Information shown:
============================================================

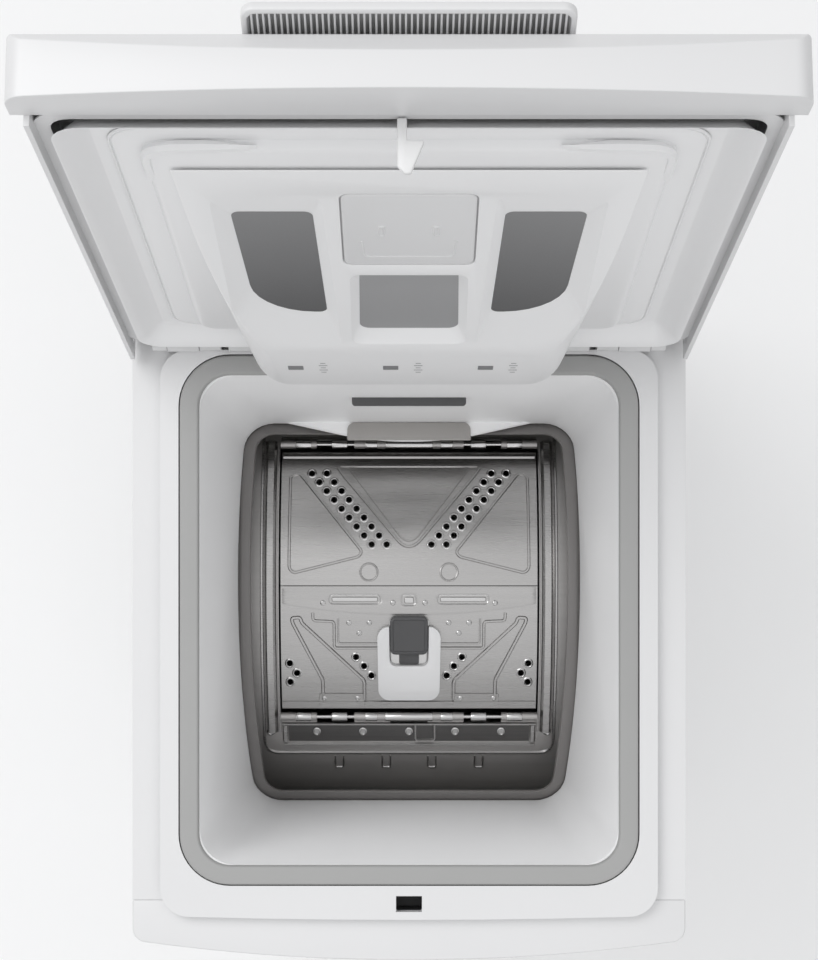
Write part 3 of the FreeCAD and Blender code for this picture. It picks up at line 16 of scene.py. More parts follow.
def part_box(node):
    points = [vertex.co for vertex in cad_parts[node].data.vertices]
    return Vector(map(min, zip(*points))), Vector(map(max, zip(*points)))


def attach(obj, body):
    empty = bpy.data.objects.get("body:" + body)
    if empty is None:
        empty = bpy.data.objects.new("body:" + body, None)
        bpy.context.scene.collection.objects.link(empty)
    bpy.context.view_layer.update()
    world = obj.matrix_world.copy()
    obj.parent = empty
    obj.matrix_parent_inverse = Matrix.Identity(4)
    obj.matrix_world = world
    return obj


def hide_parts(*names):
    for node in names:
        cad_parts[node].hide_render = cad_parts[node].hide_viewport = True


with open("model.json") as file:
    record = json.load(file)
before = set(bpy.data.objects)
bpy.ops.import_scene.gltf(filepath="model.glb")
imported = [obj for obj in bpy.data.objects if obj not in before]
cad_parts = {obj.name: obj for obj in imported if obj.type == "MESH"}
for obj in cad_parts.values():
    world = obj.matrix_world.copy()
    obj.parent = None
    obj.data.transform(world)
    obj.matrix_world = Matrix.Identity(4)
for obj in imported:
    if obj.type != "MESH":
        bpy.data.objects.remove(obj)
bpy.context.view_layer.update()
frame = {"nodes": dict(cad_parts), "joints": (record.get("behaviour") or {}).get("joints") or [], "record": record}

============================================================

Wherever a line in the data above holds "model", copy that line.

with open("model.json") as file:
bpy.ops.import_scene.gltf(filepath="model.glb")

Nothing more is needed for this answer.